Whatever the debate about the efficacy of these interrogation techniques, the fact is we have told the world that they are or at least were acceptable. We may have changed our mind in the transition from the Bush to the Obama administration, but to most of the world that does not move the moral needle much. If visions of Iraq’s Abu Ghraib prison are lost somewhere in the distance, if those nasty secret CIA prisons in eastern Europe have faded from memory, we have the current reminder of Gitmo where too many of these “detainees” were subjected to these clear acts of torture at some period of their captivity. Their cages, the forced feeding, and even their lovely orange jumpsuits are constant reminders of what we have done.

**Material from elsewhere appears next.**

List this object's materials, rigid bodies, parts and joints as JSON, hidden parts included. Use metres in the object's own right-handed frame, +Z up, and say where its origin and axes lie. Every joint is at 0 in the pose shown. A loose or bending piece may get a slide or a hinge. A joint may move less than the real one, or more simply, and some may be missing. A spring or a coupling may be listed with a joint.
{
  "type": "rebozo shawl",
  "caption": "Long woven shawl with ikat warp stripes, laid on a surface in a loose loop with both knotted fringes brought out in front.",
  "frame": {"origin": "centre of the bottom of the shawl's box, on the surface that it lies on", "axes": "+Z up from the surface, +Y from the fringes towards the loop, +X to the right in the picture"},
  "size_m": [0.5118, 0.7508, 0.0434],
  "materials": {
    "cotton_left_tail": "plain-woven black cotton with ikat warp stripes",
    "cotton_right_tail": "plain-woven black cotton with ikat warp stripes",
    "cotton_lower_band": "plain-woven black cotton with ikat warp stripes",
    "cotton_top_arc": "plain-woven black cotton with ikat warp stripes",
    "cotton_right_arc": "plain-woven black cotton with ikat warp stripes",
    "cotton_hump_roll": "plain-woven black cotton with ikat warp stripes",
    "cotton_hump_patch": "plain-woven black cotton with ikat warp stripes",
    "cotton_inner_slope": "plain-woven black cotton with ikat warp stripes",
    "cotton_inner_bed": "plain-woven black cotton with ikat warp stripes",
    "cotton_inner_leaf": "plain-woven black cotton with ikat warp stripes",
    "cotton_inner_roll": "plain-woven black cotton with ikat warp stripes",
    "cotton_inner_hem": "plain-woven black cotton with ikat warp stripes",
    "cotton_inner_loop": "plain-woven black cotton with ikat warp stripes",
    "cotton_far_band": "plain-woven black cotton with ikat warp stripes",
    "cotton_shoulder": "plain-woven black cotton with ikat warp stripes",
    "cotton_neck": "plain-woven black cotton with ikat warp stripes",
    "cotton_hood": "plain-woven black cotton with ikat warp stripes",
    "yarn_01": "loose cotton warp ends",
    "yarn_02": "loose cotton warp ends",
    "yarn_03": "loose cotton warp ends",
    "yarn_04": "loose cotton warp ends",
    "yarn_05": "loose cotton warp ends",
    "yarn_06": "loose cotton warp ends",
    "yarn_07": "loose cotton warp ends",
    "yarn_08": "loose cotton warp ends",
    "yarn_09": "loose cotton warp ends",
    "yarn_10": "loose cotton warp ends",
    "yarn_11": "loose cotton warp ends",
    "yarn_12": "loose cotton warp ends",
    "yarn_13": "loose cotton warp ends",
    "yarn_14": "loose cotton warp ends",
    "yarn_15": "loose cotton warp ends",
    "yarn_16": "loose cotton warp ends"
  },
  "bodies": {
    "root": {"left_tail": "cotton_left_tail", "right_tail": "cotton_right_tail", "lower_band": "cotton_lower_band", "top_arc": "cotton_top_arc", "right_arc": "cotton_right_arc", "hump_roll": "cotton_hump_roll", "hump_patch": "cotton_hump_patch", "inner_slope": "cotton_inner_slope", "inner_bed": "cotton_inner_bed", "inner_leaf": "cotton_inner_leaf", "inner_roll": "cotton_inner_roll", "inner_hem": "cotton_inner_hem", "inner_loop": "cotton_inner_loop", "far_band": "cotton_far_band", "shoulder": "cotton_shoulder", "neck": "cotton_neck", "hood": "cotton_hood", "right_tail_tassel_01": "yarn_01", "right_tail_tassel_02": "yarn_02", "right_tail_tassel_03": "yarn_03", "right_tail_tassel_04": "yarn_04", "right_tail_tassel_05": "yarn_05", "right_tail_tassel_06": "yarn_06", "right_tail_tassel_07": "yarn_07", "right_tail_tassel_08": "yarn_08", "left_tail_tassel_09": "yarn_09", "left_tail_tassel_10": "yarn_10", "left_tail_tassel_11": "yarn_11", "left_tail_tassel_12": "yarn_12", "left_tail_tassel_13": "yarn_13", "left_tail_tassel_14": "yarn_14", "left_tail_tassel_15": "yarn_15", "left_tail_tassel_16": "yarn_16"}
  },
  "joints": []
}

So when we see Americans and other westerners in orange jumpsuits, most of whom have been waterboarded by the Islamic State before being brutally executed, everything but that final beheading has followed a pattern too often applied by our own CIA. Think IS’ use of those orange jumpsuits is a mere coincidence? They’re throwing in our faces that the “guardians of democracy and freedom,” the champions of “human rights,” are seething hypocrites by exceptionally well-documented proof.
If we are ever to take the moral high ground again, assuming that is still remotely possible, we have to begin by tearing down our own human rights violations, from the now-banned permission to torture to our own prison systems and our own legal system that dispenses justice differently depending on race and income. I wonder how those with strong Christian beliefs in heaven and hell expect to find welcome at the pearly gates when their pattern of conduct here on earth has been to defile the very lives and environmental blessings given to them by God.
I’m Peter Dekom, and those who espouse higher moral principles should look in the mirror and be sure that they are not seeking an exemption from them.